COLLECTED MATERIAL -
======
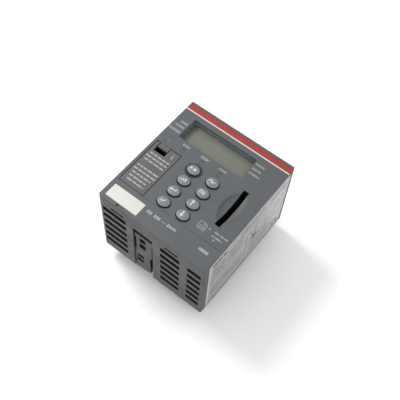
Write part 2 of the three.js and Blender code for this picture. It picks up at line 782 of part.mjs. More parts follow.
function board(low) {
  const high = low + BOARD.thickness;
  return block(boardEdge.left, boardEdge.right, boardEdge.bottom, boardEdge.top, low, high);
}

// The display board leaves room for the battery tray and the card socket.
function displayBoard() {
  const low = displayBoardTop - BOARD.thickness;
  const trayCut = block(
    left, tray.right + GAP, bottom, tray.top + GAP, low - THROUGH, displayBoardTop + THROUGH,
  );
  const socketCut = centredBlock(
    card.x, card.y, 2 * (cardSocket.halfWidth + GAP), 2 * (cardSocket.halfLength + GAP),
    low - THROUGH, displayBoardTop + THROUGH,
  );
  return board(low).subtract(trayCut).subtract(socketCut);
}

function powerBoard() {
  const low = BOARD_LEVEL.power;
  const holes = spacerPlaces.map(({ x, y }) => centredRod(
    x, y, SCREW.bore, low - THROUGH, powerBoardTop + THROUGH,
  ));
  return board(low).subtract(wasm.Manifold.union(holes));
}

function cardSocketBody() {
  const low = cardSocket.top - CARD.socketDepth;
  const { halfWidth, halfLength } = cardSocket;
  const body = centredBlock(card.x, card.y, 2 * halfWidth, 2 * halfLength, low, cardSocket.top);
  const slot = centredBlock(
    card.x, card.y, CARD.width, CARD.length, low + CARD.socketWall, cardSocket.top + THROUGH,
  );
  return body.subtract(slot);
}

function screw({ x, y }) {
  const seat = powerBoardTop + CONTACT_GAP;
  const middle = seat + SCREW.headHeight / 2;
  const shank = centredRod(x, y, SCREW.radius, BOARD_LEVEL.power - SCREW.bite, middle);
  const head = centredRod(x, y, SCREW.head, seat, seat + SCREW.headHeight);
  const above = seat + SCREW.headHeight + THROUGH;
  const slot = centredBlock(x, y, 2 * SCREW.head + THROUGH, SCREW.slot, middle, above);
  return shank.add(head).subtract(slot);
}

// The plug and socket strip that joins two boards, near their top edge.
function boardHeader(low, high) {
  const y = boardEdge.top - HEADER.fromEdge;
  return centredBlock(0, y, HEADER.length, HEADER.width, low + SOLDER_GAP, high - SOLDER_GAP);
}

function squareComponent({ x, y, width, length, height }, boardTop) {
  return centredBlock(x, y, width, length, boardTop + SOLDER_GAP, boardTop + height);
}

function roundComponent({ x, y, radius, height }, boardTop) {
  return centredRod(x, y, radius, boardTop + SOLDER_GAP, boardTop + height, FACETS.round);
}

// ---------------------------------------------------------------- rear cover and plugs

const sidePlugX = inner.right - PLUG.sideInset;
const plugs = {
  bus: { x: -sidePlugX, y: 0, width: PLUG.width, length: PLUG.length },
  terminal: { x: sidePlugX, y: 0, width: PLUG.width, length: PLUG.length },
  supply: {
    x: 0, y: bottom + MIDDLE_PLUG.fromBottom, width: MIDDLE_PLUG.width, length: MIDDLE_PLUG.length,
  },
};

// A rear plug with a comb of contact grooves across its end.
function rearPlug({ x, y, width, length }) {
  let body = centredBlock(x, y, width, length, 0, BOARD_LEVEL.power - CONTACT_GAP);
  const count = Math.floor(length / PLUG.groovePitch) - 1;
  for (let index = 0; index < count; index += 1) {
    const grooveY = y + (index - (count - 1) / 2) * PLUG.groovePitch;
    body = body.subtract(centredBlock(
      x, grooveY, width - 2 * PLUG.rim, PLUG.groove, -THROUGH, PLUG.grooveDepth,
    ));
  }
  return body;
}

function rearCover() {
  const high = rear + REAR_COVER.thickness;
  const plate = block(
    inner.left + GAP, inner.right - GAP, inner.bottom + GAP, inner.top - GAP, rear, high,
  );
  const spacers = spacerPlaces.map(({ x, y }) => centredRod(
    x, y, SPACER.radius, rear + REAR_COVER.thickness / 2, BOARD_LEVEL.power - CONTACT_GAP,
  ));
  const bores = spacerPlaces.map(({ x, y }) => centredRod(
    x, y, SCREW.bore, BOARD_LEVEL.power - SCREW.bite - GAP, powerBoardTop,
  ));
  const openings = Object.values(plugs).map(({ x, y, width, length }) => centredBlock(
    x, y, width + 2 * GAP, length + 2 * GAP, rear - THROUGH, high + THROUGH,
  ));
  const latchRoom = block(
    latchWindow.left - GAP, latchWindow.right + GAP, bottom,
    bottom + LATCH.inset + LATCH.thickness + LATCH_HOOK.reach + 2 * GAP, rear - THROUGH, high + THROUGH,
  );
  return wasm.Manifold.union([plate, ...spacers])
    .subtract(wasm.Manifold.union([...bores, ...openings, latchRoom, mirrorToTop(latchRoom)]));
}

// ---------------------------------------------------------------- the assembly

addPart('housing_body', 'casing', housingBody());
addPart('front_cover', 'casing', frontCover());
addPart('rear_cover', 'casing', rearCover());
addPart('red_band', 'band', film(bandBottom, bandTop));
addPart('pinstripe', 'white', film(stripeBottom, stripeTop));
addPart('marker_plate', 'white', markerPlate());
addPart('type_plate', 'plate', typePlate());

addPart('display_panel', 'screen', displayPanel());
addPart('display_frame', 'black', displayFrame());
for (const { name, x, y } of keyPlaces()) {
  addPart(`key_${name}`, 'key', keyCap(x, y));
}
addPart('run_key_ring', 'black', keyRing(0, front - KEY_RING.groove, front + KEY_RING.rise));
addPart('key_mat', 'rubber', keyMat());
for (const [name, x] of Object.entries(LAMPS)) {
  addPart(`light_guide_${name}`, 'lamp', lightGuide(x));
}

addPart('battery_door', 'door', batteryDoor());
addPart('door_hinge_pin', 'steel', hingePin());
addPart('door_catch', 'casing', doorCatch());
addPart('battery_tray', 'black', batteryTray());
addPart('battery', 'can', batteryCell());
addPart('battery_contact_minus', 'steel', batteryContact(battery.low - GAP));
addPart('battery_contact_plus', 'steel', batteryContact(battery.high + 2 * GAP));

addPart('bottom_latch', 'casing', bottomLatch());
addPart('bottom_latch_pin', 'steel', latchPin());
addPart('top_latch', 'casing', mirrorToTop(bottomLatch()));
addPart('top_latch_pin', 'steel', mirrorToTop(latchPin()));

addPart('display_board', 'board', displayBoard());
addPart('processor_board', 'board', board(processorBoardBack));
addPart('power_board', 'board', powerBoard());
addPart('card_socket', 'black', cardSocketBody());

addPart('upper_header', 'black', boardHeader(processorBoardTop, displayBoardTop - BOARD.thickness));
addPart('lower_header', 'black', boardHeader(powerBoardTop, processorBoardBack));
addPart('processor', 'chip', squareComponent(COMPONENTS.processor, processorBoardTop));
addPart('memory_chip', 'chip', squareComponent(COMPONENTS.memoryChip, processorBoardTop));
addPart('transformer', 'copper', squareComponent(COMPONENTS.transformer, powerBoardTop));
addPart('inductor', 'chip', roundComponent(COMPONENTS.inductor, powerBoardTop));
addPart('capacitor_input', 'can', roundComponent(COMPONENTS.inputCapacitor, powerBoardTop));
addPart('capacitor_output', 'can', roundComponent(COMPONENTS.outputCapacitor, powerBoardTop));

for (const [name, plug] of Object.entries(plugs)) {
  addPart(`${name}_plug`, 'black', rearPlug(plug));
}
spacerPlaces.forEach((place, index) => {
  addPart(`board_screw_${index + 1}`, 'steel', screw(place));
});

export default module;
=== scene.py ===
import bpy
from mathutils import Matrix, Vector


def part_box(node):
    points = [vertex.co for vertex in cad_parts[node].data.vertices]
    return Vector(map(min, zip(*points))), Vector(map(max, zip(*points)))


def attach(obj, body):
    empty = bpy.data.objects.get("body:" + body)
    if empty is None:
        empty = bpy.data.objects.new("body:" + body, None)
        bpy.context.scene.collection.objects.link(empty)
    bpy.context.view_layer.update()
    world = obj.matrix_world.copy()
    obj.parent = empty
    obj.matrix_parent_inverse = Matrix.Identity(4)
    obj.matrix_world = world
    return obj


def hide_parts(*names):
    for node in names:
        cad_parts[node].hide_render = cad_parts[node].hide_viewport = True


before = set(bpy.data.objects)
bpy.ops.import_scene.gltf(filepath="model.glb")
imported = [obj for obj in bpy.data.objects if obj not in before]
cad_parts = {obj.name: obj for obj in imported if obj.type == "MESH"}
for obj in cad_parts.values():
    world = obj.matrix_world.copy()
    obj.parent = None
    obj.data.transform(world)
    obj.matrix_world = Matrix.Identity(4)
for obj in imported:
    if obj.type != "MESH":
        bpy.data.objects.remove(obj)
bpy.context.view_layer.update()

import math
import random

import bmesh
import bpy
from mathutils import Matrix, Vector

MM = 0.001
PRINT_SEED = 7
random.seed(PRINT_SEED)

# ---------------------------------------------------------------- places taken from the frame


def corners(node):
    """The lowest and highest corner of a CAD node."""
    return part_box(node)


face_low, face_high = corners("front_cover")
FRONT = face_high.z
LEFT, RIGHT = face_low.x, face_high.x
BOTTOM, TOP = face_low.y, face_high.y
case_low = corners("housing_body")[0]
door_low, door_high = corners("battery_door")
panel_low, panel_high = corners("display_panel")
slot_low, slot_high = corners("card_socket")
plate_low, plate_high = corners("type_plate")

# ---------------------------------------------------------------- camera, light and floor

CAMERA_PLACE = Vector((0.10497, -0.15573, 0.35934))
CAMERA_LOOK = Vector((-0.28131, 0.42506, -0.86034))
CAMERA_UP = Vector((-0.54877, 0.66422, 0.50760))
CAMERA_LENS = 62.3
SENSOR = 36
NEAREST_SEEN = 0.01
FARTHEST_SEEN = 10
LIGHT_TARGET = Vector((0, 0, 0.03))  # about the middle of the module
LIGHTS = {
    "key_light": {"place": (-0.5, 0.05, 0.7), "size": 0.25, "power": 4},
    "fill_light": {"place": (0.35, -0.4, 0.8), "size": 0.8, "power": 0.6},
}
WORLD_STRENGTH = 0.9
FLOOR_REACH = 3
FLOOR_DROP = 0.0002
FLOOR_COLOUR = (0.93, 0.93, 0.93, 1)
FLOOR_ROUGHNESS = 0.9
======
TASK GOAL -
Select, from the listing, all lines that include the word "None".

RESPONSE -
    if empty is None:
        empty = bpy.data.objects.new("body:" + body, None)
    obj.parent = None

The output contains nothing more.